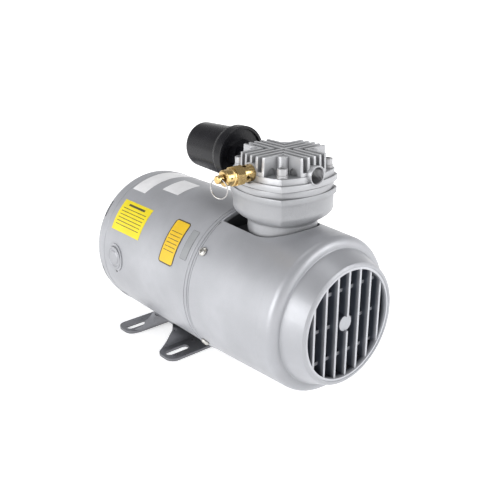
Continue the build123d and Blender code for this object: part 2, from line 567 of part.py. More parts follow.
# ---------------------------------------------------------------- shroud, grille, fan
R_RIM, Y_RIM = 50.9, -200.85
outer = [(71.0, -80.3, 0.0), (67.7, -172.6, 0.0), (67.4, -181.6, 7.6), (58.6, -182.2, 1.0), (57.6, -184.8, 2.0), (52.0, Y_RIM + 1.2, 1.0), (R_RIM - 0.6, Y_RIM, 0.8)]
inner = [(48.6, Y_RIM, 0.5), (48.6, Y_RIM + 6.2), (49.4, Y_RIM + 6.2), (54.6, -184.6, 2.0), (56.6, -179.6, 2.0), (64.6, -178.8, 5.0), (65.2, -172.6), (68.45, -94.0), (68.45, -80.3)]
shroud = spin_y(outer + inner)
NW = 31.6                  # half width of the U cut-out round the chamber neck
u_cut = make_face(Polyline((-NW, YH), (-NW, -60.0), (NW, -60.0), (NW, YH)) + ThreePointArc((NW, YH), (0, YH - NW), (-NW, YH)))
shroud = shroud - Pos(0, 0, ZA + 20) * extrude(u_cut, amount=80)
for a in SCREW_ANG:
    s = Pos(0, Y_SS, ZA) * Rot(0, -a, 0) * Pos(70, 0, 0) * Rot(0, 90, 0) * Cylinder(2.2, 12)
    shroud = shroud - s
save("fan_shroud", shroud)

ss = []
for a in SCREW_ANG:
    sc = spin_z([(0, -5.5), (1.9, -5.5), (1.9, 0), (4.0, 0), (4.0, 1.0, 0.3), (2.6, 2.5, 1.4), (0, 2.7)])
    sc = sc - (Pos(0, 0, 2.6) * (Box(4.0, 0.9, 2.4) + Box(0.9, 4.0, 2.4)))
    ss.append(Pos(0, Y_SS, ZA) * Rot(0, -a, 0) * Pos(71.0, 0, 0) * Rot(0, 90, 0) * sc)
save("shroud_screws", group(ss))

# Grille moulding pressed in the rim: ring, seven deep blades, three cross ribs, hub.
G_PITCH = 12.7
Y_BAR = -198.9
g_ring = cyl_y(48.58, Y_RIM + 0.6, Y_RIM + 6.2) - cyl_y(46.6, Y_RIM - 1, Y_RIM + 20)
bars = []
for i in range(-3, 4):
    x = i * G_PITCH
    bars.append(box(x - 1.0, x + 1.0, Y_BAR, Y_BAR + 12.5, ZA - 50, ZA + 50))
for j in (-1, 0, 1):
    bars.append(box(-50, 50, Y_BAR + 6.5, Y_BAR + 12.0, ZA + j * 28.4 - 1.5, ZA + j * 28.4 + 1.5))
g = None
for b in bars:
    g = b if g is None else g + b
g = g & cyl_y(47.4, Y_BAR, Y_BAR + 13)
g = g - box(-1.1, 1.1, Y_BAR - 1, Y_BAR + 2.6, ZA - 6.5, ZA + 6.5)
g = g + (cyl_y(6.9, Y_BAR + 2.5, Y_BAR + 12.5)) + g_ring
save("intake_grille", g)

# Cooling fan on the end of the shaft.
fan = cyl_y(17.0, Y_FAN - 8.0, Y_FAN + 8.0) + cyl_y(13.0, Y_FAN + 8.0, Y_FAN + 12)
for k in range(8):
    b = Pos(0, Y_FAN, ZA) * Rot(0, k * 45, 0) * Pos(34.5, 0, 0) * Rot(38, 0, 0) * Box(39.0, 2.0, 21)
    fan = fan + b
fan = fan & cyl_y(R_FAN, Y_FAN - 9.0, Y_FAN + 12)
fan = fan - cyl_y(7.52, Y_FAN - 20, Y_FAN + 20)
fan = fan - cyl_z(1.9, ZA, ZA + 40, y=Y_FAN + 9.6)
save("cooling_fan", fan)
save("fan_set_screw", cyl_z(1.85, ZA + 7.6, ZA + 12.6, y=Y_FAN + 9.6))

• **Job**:
Everything in the listing above should be restated exactly.

• **Answer**:
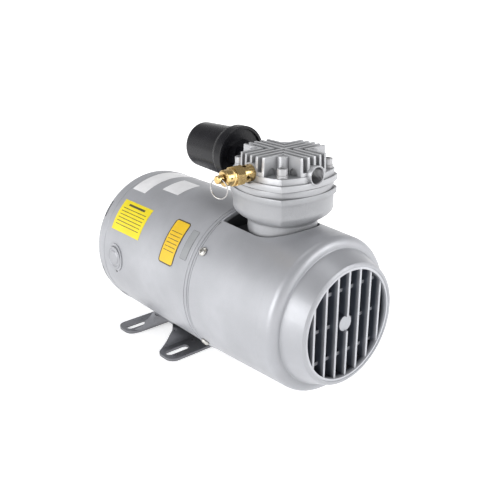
Continue the build123d and Blender code for this object: part 2, from line 567 of part.py. More parts follow.
# ---------------------------------------------------------------- shroud, grille, fan
R_RIM, Y_RIM = 50.9, -200.85
outer = [(71.0, -80.3, 0.0), (67.7, -172.6, 0.0), (67.4, -181.6, 7.6), (58.6, -182.2, 1.0), (57.6, -184.8, 2.0), (52.0, Y_RIM + 1.2, 1.0), (R_RIM - 0.6, Y_RIM, 0.8)]
inner = [(48.6, Y_RIM, 0.5), (48.6, Y_RIM + 6.2), (49.4, Y_RIM + 6.2), (54.6, -184.6, 2.0), (56.6, -179.6, 2.0), (64.6, -178.8, 5.0), (65.2, -172.6), (68.45, -94.0), (68.45, -80.3)]
shroud = spin_y(outer + inner)
NW = 31.6                  # half width of the U cut-out round the chamber neck
u_cut = make_face(Polyline((-NW, YH), (-NW, -60.0), (NW, -60.0), (NW, YH)) + ThreePointArc((NW, YH), (0, YH - NW), (-NW, YH)))
shroud = shroud - Pos(0, 0, ZA + 20) * extrude(u_cut, amount=80)
for a in SCREW_ANG:
    s = Pos(0, Y_SS, ZA) * Rot(0, -a, 0) * Pos(70, 0, 0) * Rot(0, 90, 0) * Cylinder(2.2, 12)
    shroud = shroud - s
save("fan_shroud", shroud)

ss = []
for a in SCREW_ANG:
    sc = spin_z([(0, -5.5), (1.9, -5.5), (1.9, 0), (4.0, 0), (4.0, 1.0, 0.3), (2.6, 2.5, 1.4), (0, 2.7)])
    sc = sc - (Pos(0, 0, 2.6) * (Box(4.0, 0.9, 2.4) + Box(0.9, 4.0, 2.4)))
    ss.append(Pos(0, Y_SS, ZA) * Rot(0, -a, 0) * Pos(71.0, 0, 0) * Rot(0, 90, 0) * sc)
save("shroud_screws", group(ss))

# Grille moulding pressed in the rim: ring, seven deep blades, three cross ribs, hub.
G_PITCH = 12.7
Y_BAR = -198.9
g_ring = cyl_y(48.58, Y_RIM + 0.6, Y_RIM + 6.2) - cyl_y(46.6, Y_RIM - 1, Y_RIM + 20)
bars = []
for i in range(-3, 4):
    x = i * G_PITCH
    bars.append(box(x - 1.0, x + 1.0, Y_BAR, Y_BAR + 12.5, ZA - 50, ZA + 50))
for j in (-1, 0, 1):
    bars.append(box(-50, 50, Y_BAR + 6.5, Y_BAR + 12.0, ZA + j * 28.4 - 1.5, ZA + j * 28.4 + 1.5))
g = None
for b in bars:
    g = b if g is None else g + b
g = g & cyl_y(47.4, Y_BAR, Y_BAR + 13)
g = g - box(-1.1, 1.1, Y_BAR - 1, Y_BAR + 2.6, ZA - 6.5, ZA + 6.5)
g = g + (cyl_y(6.9, Y_BAR + 2.5, Y_BAR + 12.5)) + g_ring
save("intake_grille", g)

# Cooling fan on the end of the shaft.
fan = cyl_y(17.0, Y_FAN - 8.0, Y_FAN + 8.0) + cyl_y(13.0, Y_FAN + 8.0, Y_FAN + 12)
for k in range(8):
    b = Pos(0, Y_FAN, ZA) * Rot(0, k * 45, 0) * Pos(34.5, 0, 0) * Rot(38, 0, 0) * Box(39.0, 2.0, 21)
    fan = fan + b
fan = fan & cyl_y(R_FAN, Y_FAN - 9.0, Y_FAN + 12)
fan = fan - cyl_y(7.52, Y_FAN - 20, Y_FAN + 20)
fan = fan - cyl_z(1.9, ZA, ZA + 40, y=Y_FAN + 9.6)
save("cooling_fan", fan)
save("fan_set_screw", cyl_z(1.85, ZA + 7.6, ZA + 12.6, y=Y_FAN + 9.6))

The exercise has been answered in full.